Harga naik terlalu tinggi, permintaan CPO menyusut



JAKARTA. Usai menyentuh level harga tertinggi tahun ini pada 15 Desember lalu, harga minyak sawit atau crude palm oil (CPO) kembali melemah. Posisi harga yang sudah terlampau tinggi menyebabkan permintaan menyusut.

Mengutip Bloomberg, Jumat (23/12), harga CPO kontrak pengiriman Maret 2017 di Malaysia Derivative Exchange melemah 0,49% dibanding sehari sebelumnya ke RM 3.061 per metrik ton. Sedangkan dalam sepekan, harga terkoreksi hingga 3,16%.

Deddy Yusuf Siregar, analis Asia Tradepoint Futures, mengatakan, biasanya ketika harga terlalu tinggi, pasar lebih memilih untuk menahan permintaan. “Akibat tingginya harga, permintaan di pasar pun menipis,” kata Deddy.

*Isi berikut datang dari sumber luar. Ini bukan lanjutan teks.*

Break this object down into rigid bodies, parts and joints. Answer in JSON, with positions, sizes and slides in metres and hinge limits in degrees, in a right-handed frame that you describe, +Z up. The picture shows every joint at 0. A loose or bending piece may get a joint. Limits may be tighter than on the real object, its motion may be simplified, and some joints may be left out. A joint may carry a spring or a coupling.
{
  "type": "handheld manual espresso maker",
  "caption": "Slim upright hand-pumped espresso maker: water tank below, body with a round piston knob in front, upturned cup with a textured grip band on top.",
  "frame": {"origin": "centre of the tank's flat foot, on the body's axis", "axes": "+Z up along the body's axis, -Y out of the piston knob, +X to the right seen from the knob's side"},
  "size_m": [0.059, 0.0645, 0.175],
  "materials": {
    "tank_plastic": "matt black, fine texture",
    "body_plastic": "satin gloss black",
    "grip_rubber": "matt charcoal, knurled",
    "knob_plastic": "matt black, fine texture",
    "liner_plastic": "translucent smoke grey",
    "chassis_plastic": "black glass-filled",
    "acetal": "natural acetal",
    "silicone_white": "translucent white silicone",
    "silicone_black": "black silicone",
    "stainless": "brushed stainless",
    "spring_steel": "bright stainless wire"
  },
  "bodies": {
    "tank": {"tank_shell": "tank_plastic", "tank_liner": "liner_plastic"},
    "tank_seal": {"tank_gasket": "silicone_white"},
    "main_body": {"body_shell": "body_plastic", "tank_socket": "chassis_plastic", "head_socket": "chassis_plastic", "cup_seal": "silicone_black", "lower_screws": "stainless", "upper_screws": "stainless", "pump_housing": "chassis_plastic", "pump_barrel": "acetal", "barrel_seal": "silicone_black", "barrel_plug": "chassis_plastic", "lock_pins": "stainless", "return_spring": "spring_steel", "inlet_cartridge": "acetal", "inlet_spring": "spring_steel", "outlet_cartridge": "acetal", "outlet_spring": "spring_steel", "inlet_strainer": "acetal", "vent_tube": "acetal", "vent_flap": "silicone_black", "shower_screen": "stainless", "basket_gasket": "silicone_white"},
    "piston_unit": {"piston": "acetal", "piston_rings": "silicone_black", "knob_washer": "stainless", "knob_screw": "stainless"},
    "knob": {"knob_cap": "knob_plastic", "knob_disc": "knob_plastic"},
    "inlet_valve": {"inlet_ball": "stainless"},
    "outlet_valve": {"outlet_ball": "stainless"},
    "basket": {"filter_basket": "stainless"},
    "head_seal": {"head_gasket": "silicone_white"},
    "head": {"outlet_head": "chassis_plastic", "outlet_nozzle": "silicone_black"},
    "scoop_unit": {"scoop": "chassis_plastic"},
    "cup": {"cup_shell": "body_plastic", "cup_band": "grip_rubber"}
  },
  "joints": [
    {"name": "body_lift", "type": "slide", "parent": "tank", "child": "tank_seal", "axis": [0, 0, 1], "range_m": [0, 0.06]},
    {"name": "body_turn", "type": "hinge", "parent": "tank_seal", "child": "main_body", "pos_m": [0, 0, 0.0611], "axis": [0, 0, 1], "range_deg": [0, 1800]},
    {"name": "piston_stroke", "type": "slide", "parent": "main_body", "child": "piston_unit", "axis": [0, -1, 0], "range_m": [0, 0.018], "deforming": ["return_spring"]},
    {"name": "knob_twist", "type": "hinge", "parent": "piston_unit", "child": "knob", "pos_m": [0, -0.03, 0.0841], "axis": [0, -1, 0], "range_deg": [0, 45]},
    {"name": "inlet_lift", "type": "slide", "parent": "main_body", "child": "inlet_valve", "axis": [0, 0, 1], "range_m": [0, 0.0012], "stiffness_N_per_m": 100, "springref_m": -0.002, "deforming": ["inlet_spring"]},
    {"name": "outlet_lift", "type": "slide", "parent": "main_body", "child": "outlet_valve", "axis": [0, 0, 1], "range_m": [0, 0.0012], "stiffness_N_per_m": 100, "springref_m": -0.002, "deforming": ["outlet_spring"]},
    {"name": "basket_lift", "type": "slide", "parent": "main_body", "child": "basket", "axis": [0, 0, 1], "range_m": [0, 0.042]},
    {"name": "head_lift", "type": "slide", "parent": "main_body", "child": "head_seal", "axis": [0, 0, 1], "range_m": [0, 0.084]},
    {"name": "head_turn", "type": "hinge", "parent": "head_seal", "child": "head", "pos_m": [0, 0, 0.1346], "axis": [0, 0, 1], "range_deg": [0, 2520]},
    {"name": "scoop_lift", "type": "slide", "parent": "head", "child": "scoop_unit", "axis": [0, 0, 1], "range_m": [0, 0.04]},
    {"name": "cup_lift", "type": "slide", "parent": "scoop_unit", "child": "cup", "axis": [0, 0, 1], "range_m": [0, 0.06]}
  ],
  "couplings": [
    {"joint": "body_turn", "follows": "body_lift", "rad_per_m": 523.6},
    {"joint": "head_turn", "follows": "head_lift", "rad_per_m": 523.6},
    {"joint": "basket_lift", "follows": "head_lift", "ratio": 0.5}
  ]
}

Apalagi, memasuki libur Natal dan Tahun Baru, aktivitas perdagangan komoditas tidak seramai biasanya. Padahal, fundamental CPO masih cukup kuat menopang harga.

Sampai akhir tahun, produksi CPO Malaysia diperkirakan turun dari tahun 2015, yakni sekitar 17,5 juta–17,7 metrik ton, menjadi 17,3 juta–17,4 juta metrik ton. Sedangkan produksi Indonesia turun dari 30 juta metrik ton menjadi 29 juta metrik ton.

Ibrahim, Direktur Utama Garuda Berjangka, juga menjelaskan, koreksi harga CPO merupakan hal yang wajar menjelang akhir tahun. Tekanan harga juga tidak lepas dari penguatan dollar Amerika Serikat (AS) setelah mengumumkan ekonomi kuartal III-2016 tumbuh 3,5%, dari tumbuh 3,2% di kuartal II.

Apalagi, dollar AS masih menguat lantaran spekulasi kenaikan suku bunga The Fed sebanyak tiga kali tahun depan. "Ini memberi tekanan pada harga komoditas, termasuk CPO," tutur Ibrahim.

Di sisi lain, survei Bloomberg terhadap analis, pedagang, penyuling dan petani memperlihatkan, ekspor minyak sawit Indonesia bulan November meningkat 5,4% menjadi 2,54 juta ton dibanding bulan sebelumnya. Angka ekspor tersebut merupakan yang tertinggi sejak Oktober 2015.

"Meningkatnya ekspor pada bulan November disebabkan oleh ketatnya pasokan di pembeli utama seperti China dan India," kata Derom Bangun, Ketua Dewan Minyak Sawit Indonesia, seperti dikutip Bloomberg.

Harga CPO telah melonjak sekitar 25% tahun ini. Salah satunya didukung oleh badai El Nino yang mengganggu produksi kelapa sawit dan membuat pasokan CPO dari Asia Tenggara menipis.

Ibrahim melihat outlook harga CPO jangka panjang masih positif. Dukungannya berasal dari permintaan biodiesel dan pabrik bioavtur yang sedang dikembangkan di Indonesia dan China.

Dalam jangka panjang, proyek ini akan mendorong kenaikan permintaan CPO sebagai campuran bahan bakar avtur.

Secara teknikal, Deddy melihat, harga CPO masih bergerak di atas moving average (MA) 50, MA 100 dan MA 200 yang menunjukkan masih ada potensi penguatan harga. Indikator moving average convergance divergence (MACD) masih berada di area positif.

Begitu juga dengan relative strengh index (RSI) di level 51, yang menunjukkan potensi penguatan. Sedangkan stochastic menandakan potensi pelemahan.

Pada Senin (26/12), Deddy memprediksi harga CPO masih bertahan di kisaran RM 3.130–RM 2.980 per metrik ton. Sementara Ibrahim menganalisa, harga CPO sepekan ke depan akan bergulir di RM 2.950-RM 3.150 per metrik ton.